Так или иначе "Живой труп" остался без цыган. И без рукопожатия Каренина (второго мужа Лизы) и Протасова во время суда; и без протасовских финально-мелодраматичных: "Мне уже лучше... Я уже давно готов... Как хорошо... Как хорошо". Федор Протасов у Фокина вообще стреляется не на публике - а в лифте, высоко-высоко над сценой, о чем мы узнаем лишь по звуку да по застывшим выражениям и позам обывателей, окружавших Протасова в прошлой жизни. Дальше - немая сцена из "Ревизора": соболезнования и причитания бывших родных Протасова теперь были бы излишни и необязательны. Как и их мимика - они все замрут спиной к залу. Ведь Валерий Фокин вычленил из Толстого суть, оставив его драму без прикрас, а людей без масок. Слабый, падший, пьяный человек трансформируется у него в невероятно сильного, нашедшего в себе мужество признать, что он действительно лишний не только в своей семье, но и в жизни. А вот как он дошел до жизни такой - оставим за скобками. "Только когда выпьешь, перестает быть стыдно" - это не про него. Лейтмотив его жизни - "мы любим людей за то добро, которое мы им сделали, и не любим за то зло, которое мы им совершили", но ни первым, ни вторым мы не хотим мешать жить. Оттого и такими симпатичными, совсем родными по ходу спектакля становятся и Маша - Юлия Марченко (не цыганка, как по Толстому, а коротко стриженная девушка-воробышек по Фокину, трогательно взвалившая на свои плечи уход за вечно пьяным господином - она ему и голову помоет, и оденет тепло, и приголубит, и накормит), и жена Протасова Лиза - Марина Игнатова, актриса БДТ им. Товстоногова, нашедшая для ситуации очень верные, убедительные и искренние интонации "нравственной женщины" времен Толстого, "чья любовь подверглась таким испытаниям, что едва ли от нее могло что-нибудь остаться".

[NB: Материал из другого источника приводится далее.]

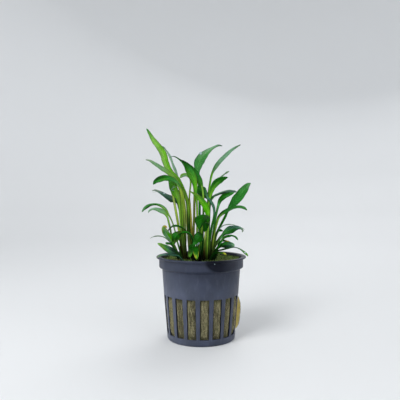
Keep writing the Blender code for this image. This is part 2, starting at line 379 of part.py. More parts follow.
def make_wool(parts):
    """A plug of rings, each joined to the next, with a fan at each end."""
    stand_out = WALL + AIR + WOOL_SWELL
    inside = WALL + AIR
    levels = [
        (body_radius(FLOOR) - inside, 0, FLOOR + AIR),
        (body_radius(SLOT_FOOT) - inside, 0, SLOT_FOOT + AIR),
        (body_radius(SLOT_FOOT) - inside, stand_out, SLOT_FOOT + AIR + 0.1),
        (body_radius(SLOT_TOP) - inside, stand_out, SLOT_TOP - AIR - 0.1),
        (body_radius(SLOT_TOP) - inside, 0, SLOT_TOP - AIR),
        (BODY_TOP_RADIUS - inside, 0, STEP_FOOT + 0.3),
        (COLLAR_RADIUS - inside - 0.1, 0, COLLAR_FOOT + 1.9),
        (COLLAR_RADIUS - inside - 0.2, 0, WOOL_TOP),
    ]
    rings = [wool_ring(*level) for level in levels]
    size = len(rings[0])
    points = np.concatenate([*rings, [(0, 0, FLOOR + AIR)], [(0, 0, WOOL_TOP)]])
    bottom, top = len(points) - 2, len(points) - 1
    faces = []
    for k in range(len(rings) - 1):
        for i in range(size):
            j = (i + 1) % size
            faces.append((k * size + i, k * size + j, (k + 1) * size + j, (k + 1) * size + i))
    last = (len(rings) - 1) * size
    for i in range(size):
        j = (i + 1) % size
        faces.append((bottom, j, i))
        faces.append((top, last + i, last + j))
    add_object("rock_wool", mesh_from("rock_wool", points, faces), material("wet_wool", WOOL_GREEN, 0.95), parts)


def spline_weights(knots, places):
    """Weights that turn values at the knots into values at the places, along a smooth curve through them."""
    count = len(knots)
    slopes = np.zeros((count, count))
    for i in range(count):
        low, high = max(i - 1, 0), min(i + 1, count - 1)
        slopes[i, high] += 1 / (knots[high] - knots[low])
        slopes[i, low] -= 1 / (knots[high] - knots[low])
    cell = np.clip(np.searchsorted(knots, places, side="right") - 1, 0, count - 2)
    step = knots[cell + 1] - knots[cell]
    t = (places - knots[cell]) / step
    weights = np.zeros((len(places), count))
    rows = np.arange(len(places))
    weights[rows, cell] += 2 * t**3 - 3 * t**2 + 1
    weights[rows, cell + 1] += -2 * t**3 + 3 * t**2
    weights += ((t**3 - 2 * t**2 + t) * step)[:, None] * slopes[cell]
    weights += ((t**3 - t**2) * step)[:, None] * slopes[cell + 1]
    return weights


def seen_from_front(point):
    """Where a real point shows in the plane through the pot's axis."""
    scale = EYE_DISTANCE / (EYE_DISTANCE + point[1])
    return EYE_X + (point[0] - EYE_X) * scale, EYE_HEIGHT + (point[2] - EYE_HEIGHT) * scale


def at_depth(seen, depth):
    """The real points that show at the given places, moved along their lines of sight to the given depths."""
    scale = (EYE_DISTANCE + depth) / EYE_DISTANCE
    x = EYE_X + (seen[:, 0] - EYE_X) * scale
    z = EYE_HEIGHT + (seen[:, 1] - EYE_HEIGHT) * scale
    return np.stack([x, depth, z], axis=1)


def spread_feet(feet):
    """Feet nearer to each other than the spacing move apart, and none leaves the crown."""
    feet = np.array(feet, float)
    for _ in range(200):
        apart = feet[:, None] - feet[None]
        distance = np.linalg.norm(apart, axis=2) + np.eye(len(feet)) * 99
        short = np.clip(FOOT_SPACING - distance, 0, None)
        feet += (apart / distance[..., None] * short[..., None]).sum(axis=1) * 0.3
        out = feet - CROWN_CENTRE
        reach = np.linalg.norm(out, axis=1)
        feet = CROWN_CENTRE + out * np.minimum(1, CROWN_RADIUS / reach)[:, None]
    return feet


class Leaf:
    """One leaf: its line as seen from the front, its width, and the depth of each point of the line."""

    def __init__(self, row, foot):
        self.name = row["name"]
        self.colour = row["colour"]
        self.turn = math.radians(row["turn"])
        self.foot = foot
        line = np.array(row["line"], float)
        depth = np.array(row["depth"], float)
        self.depth = np.interp(np.linspace(0, 1, len(line)), np.linspace(0, 1, len(depth)), depth)
        self.depth = np.concatenate([[foot[1]], self.depth])
        start = seen_from_front((*foot, FOOT_HEIGHT))
        self.line = np.concatenate([[(*start, line[0, 2])], line])
        rough = at_depth(self.line, self.depth)
        self.knots = np.concatenate([[0], np.cumsum(np.linalg.norm(np.diff(rough, axis=0), axis=1))])

    def stations(self, places):
        """Centres and widths at distances along the leaf."""
        weights = spline_weights(self.knots, places)
        centres = weights @ at_depth(self.line, self.depth)
        low, high = self.line[:, 2].min(), self.line[:, 2].max()
        return centres, np.clip(weights @ self.line[:, 2], low, high)

    def across(self, centres):
        """The direction of the blade's width at each centre, carried smoothly along the leaf."""
        tangents = np.gradient(centres, axis=0)
        tangents /= np.linalg.norm(tangents, axis=1)[:, None]
        widest = int(np.argmax(self.stations(np.linspace(0, self.knots[-1], len(centres)))[1]))
        ahead = tangents[widest]
        level = np.array([-ahead[2], 0, ahead[0]])
        if np.linalg.norm(level) < 0.5:
            level = np.array([-1.0, 0, 0])
        level -= ahead * (level @ ahead)
        level /= np.linalg.norm(level)
        start = level * math.cos(self.turn) + np.cross(ahead, level) * math.sin(self.turn)
        found = np.zeros_like(centres)
        found[widest] = start
        for step in (1, -1):
            side = start
            for k in range(widest + step, len(centres) if step > 0 else -1, step):
                side = side - tangents[k] * (side @ tangents[k])
                side /= np.linalg.norm(side)
                found[k] = side
        return found, np.cross(tangents, found)


def thickness_of(width):
    """Stalks are round and blades are thin."""
    share = np.clip((width - 1.3) / 1.2, 0, 1)
    round_stalk = np.minimum(width, STALK_THICKNESS)
    return round_stalk * (1 - share) + BLADE_THICKNESS * share


def fold_of(width):
    """How far the edges stand above the midrib."""
    return BLADE_FOLD * np.clip(width - 1.3, 0, None) * 0.5


SAMPLES = 48
SHARES = (-0.42, -0.21, 0, 0.21, 0.42)


def front_samples(leaf):
    """Points along and across a leaf: where each shows, its reach in the front view, and its half depth."""
    centres, width = leaf.stations(np.linspace(0, leaf.knots[-1], SAMPLES))
    side, _ = leaf.across(centres)
    thick = thickness_of(width)
    flat = np.hypot(side[:, 0], side[:, 2])
    reach = np.maximum(thick / 2, 0.13 * width * flat) + 0.2
    half = thick / 2 + 0.12 * width * np.abs(side[:, 1]) + fold_of(width) * 0.6
    points = centres[None] + side[None] * (width[None] * np.array(SHARES)[:, None])[..., None]
    scale = EYE_DISTANCE / (EYE_DISTANCE + points[..., 1])
    seen = np.stack([points[..., 0] * scale, (points[..., 2] - EYE_HEIGHT) * scale], axis=2).reshape(-1, 2)
    offset = (points[..., 1] - centres[None, :, 1]).reshape(-1)
    return seen, offset, np.tile(reach, len(SHARES)), np.tile(half, len(SHARES))


def crossings(leaves, samples, depths):
    """Pairs of samples of two leaves that overlap in the front view, the depth they need, and their order."""
    first, second, needed, order = [], [], [], []
    size = SAMPLES * len(SHARES)
    for i in range(len(leaves)):
        seen_i, offset_i, reach_i, half_i = samples[i]
        for j in range(i + 1, len(leaves)):
            seen_j, offset_j, reach_j, half_j = samples[j]
            distance = np.linalg.norm(seen_i[:, None] - seen_j[None], axis=2)
            a, b = np.nonzero(distance < reach_i[:, None] + reach_j[None])
            if len(a) == 0:
                continue
            here_i = depths[i][a % SAMPLES] + offset_i[a]
            here_j = depths[j][b % SAMPLES] + offset_j[b]
            gap = here_j - here_i
            usual = 1 if gap.mean() >= 0 else -1
            first.append(i * size + a)
            second.append(j * size + b)
            needed.append(half_i[a] + half_j[b] + LEAF_AIR)
            order.append(np.where(np.abs(gap) > 1.5, np.sign(gap), usual))
    return [np.concatenate(part) for part in (first, second, needed, order)]


def keep_apart(leaves):
    """Leaves that cross in the front view move apart in depth, half each, until there is air between them.

    The moves found at the samples are shared out to the points of the leaf's line by the weights of its curve,
    so that each leaf stays smooth.
    """
    weights = [spline_weights(leaf.knots, np.linspace(0, leaf.knots[-1], SAMPLES)) for leaf in leaves]
    samples = [front_samples(leaf) for leaf in leaves]
    drawn = [leaf.depth.copy() for leaf in leaves]
    depths = [w @ leaf.depth for w, leaf in zip(weights, leaves)]
    first, second, needed, order = crossings(leaves, samples, depths)
    for _ in range(300):
        here = np.concatenate([
            np.tile(w @ leaf.depth, len(SHARES)) + sample[1]
            for w, leaf, sample in zip(weights, leaves, samples)])
        short = np.clip(needed - order * (here[second] - here[first]), 0, None)
        forward = np.zeros(len(here))
        back = np.zeros(len(here))
        np.maximum.at(forward, np.where(order > 0, first, second), short)
        np.maximum.at(back, np.where(order > 0, second, first), short)
        moves = (back - forward).reshape(len(leaves), len(SHARES), SAMPLES)
        for index, leaf in enumerate(leaves):
            move = moves[index].min(axis=0).clip(max=0) + moves[index].max(axis=0).clip(min=0)
            share = np.clip(weights[index], 0, None)
            step = (share * move[:, None]).sum(axis=0) / share.sum(axis=0)
            step[0] *= 0.3
            leaf.depth = np.clip(leaf.depth + 0.35 * step, drawn[index] - MOST_SHIFT, drawn[index] + MOST_SHIFT)


def make_leaf(leaf, parts, finishes):
    """Rings of four points (edge, top of the midrib, edge, underside of the midrib) from foot to tip."""
    share = np.linspace(0, 1, RINGS + 1)
    places = leaf.knots[-1] * (1 - (1 - share) ** 1.25)
    centres, width = leaf.stations(places)
    fine = np.linspace(0, leaf.knots[-1], 61)
    fine_side, fine_normal = leaf.across(leaf.stations(fine)[0])
    side = np.stack([np.interp(places, fine, fine_side[:, k]) for k in range(3)], axis=1)
    normal = np.stack([np.interp(places, fine, fine_normal[:, k]) for k in range(3)], axis=1)
    side /= np.linalg.norm(side, axis=1)[:, None]
    normal /= np.linalg.norm(normal, axis=1)[:, None]
    half = side * (width / 2)[:, None]
    lift = normal * fold_of(width)[:, None]
    thick = normal * (thickness_of(width) / 2)[:, None]
    rings = np.stack([centres + half + lift, centres + thick, centres - half + lift, centres - thick], axis=1)
    low = rings[:4, :, 2].min(axis=1)
    rings[:4, :, 2] += np.clip(FOOT_HEIGHT - low, 0, None)[:, None]
    points = np.concatenate([rings[:-1].reshape(-1, 3), centres[-1:]])
    tip = len(points) - 1
    faces = [(3, 2, 1, 0)]
    for k in range(RINGS - 1):
        for i in range(4):
            j = (i + 1) % 4
            faces.append((k * 4 + i, k * 4 + j, (k + 1) * 4 + j, (k + 1) * 4 + i))
    last = (RINGS - 1) * 4
    for i in range(4):
        faces.append((last + i, last + (i + 1) % 4, tip))
    mesh = mesh_from(leaf.name, points, faces)
    shape = bmesh.new()
    shape.from_mesh(mesh)
    bmesh.ops.recalc_face_normals(shape, faces=shape.faces)
    shape.to_mesh(mesh)
    shape.free()
    add_object(leaf.name, mesh, finishes[leaf.colour], parts)


def main():
    for obj in list(bpy.data.objects):
        bpy.data.objects.remove(obj)
    parts = bpy.data.collections.new("potted_cryptocoryne")
    cutters = bpy.data.collections.new("cutters")
    bpy.context.scene.collection.children.link(parts)
    bpy.context.scene.collection.children.link(cutters)

    make_pot(parts, cutters)
    make_wool(parts)
    feet = spread_feet([row["foot"] for row in LEAVES])
    leaves = [Leaf(row, foot) for row, foot in zip(LEAVES, feet)]
    keep_apart(leaves)
    finishes = {name: material(f"{name}_leaf", colour, 0.5) for name, colour in LEAF_COLOURS.items()}
    for leaf in leaves:
        make_leaf(leaf, parts, finishes)


main()
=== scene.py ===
import json
import math
from functools import partial

import bmesh
import bpy
import numpy as np
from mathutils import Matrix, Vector


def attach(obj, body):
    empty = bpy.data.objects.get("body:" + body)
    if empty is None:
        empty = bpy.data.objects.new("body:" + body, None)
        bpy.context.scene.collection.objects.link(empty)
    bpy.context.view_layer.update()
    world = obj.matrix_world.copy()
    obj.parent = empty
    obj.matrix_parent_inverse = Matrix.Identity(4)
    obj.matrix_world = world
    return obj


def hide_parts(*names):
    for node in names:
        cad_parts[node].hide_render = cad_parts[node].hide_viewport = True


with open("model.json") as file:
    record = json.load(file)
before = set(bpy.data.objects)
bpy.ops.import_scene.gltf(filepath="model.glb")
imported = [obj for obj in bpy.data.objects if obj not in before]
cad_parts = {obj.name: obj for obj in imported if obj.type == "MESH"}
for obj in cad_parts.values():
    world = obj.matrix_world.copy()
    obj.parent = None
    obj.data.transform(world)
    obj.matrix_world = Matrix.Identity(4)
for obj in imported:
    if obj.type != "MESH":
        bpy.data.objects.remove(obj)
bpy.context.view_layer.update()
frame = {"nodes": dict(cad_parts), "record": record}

MM = 0.001
CHANCE = np.random.default_rng(41)

# The eye that the photograph was taken from, in millimetres, and its field
EYE = np.array([-0.7, -280.0, 84.3])
PICTURE_SIDE = 400
FOCAL_PIXELS = 454.0

# Pot, in millimetres
POT_HEIGHT = 50.0
LIP_RADIUS = 27.5
COLLAR_RADIUS = 25.8
COLLAR_INSIDE = 24.8
BASE_EDGE = 19.8
WALL = 1.0
FLOOR = 1.4
BODY_HEIGHTS = (0, 26.5, 42.3)
BODY_RADII = (20.6, 22.8, 23.95)
EDGE_ROUNDING = 0.16
SLOT_COUNT = 18
FIRST_SLOT = math.radians(5)
SLOT_HALF_WIDTH = 2.6
SLOT_FOOT = 4.0
SLOT_TOP = 27.2
DRAIN_COUNT = 8
DRAIN_HALF_WIDTH = 1.2
DRAIN_INNER = 8.0
DRAIN_OUTER = 16.5

# The pot's mesh has this many columns of cells from one slot to the next and across a slot or a drain,
# and its first drain starts at this column
SLOT_PITCH = 20
SLOT_CELLS = 12
DRAIN_CELLS = 5
FIRST_DRAIN_COLUMN = 18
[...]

Вывод, который напрашивается не из Толстого, а из спектакля, фантастически петербургского по своей художественной "ауре" - мысли, поступки и даже трагедии жителей Петербурга были и должны быть так же красивы, как их дома. По этимологическому выражению, получившему широкое хождение после появления драмы Толстого и сохраняющему свое значение и по сей день, живой труп - это человек опустившийся, нравственно опустошенный, а также вообще что-либо омертвевшее и изжившее себя. Но не верьте этимологии - она иногда здорово обманывает!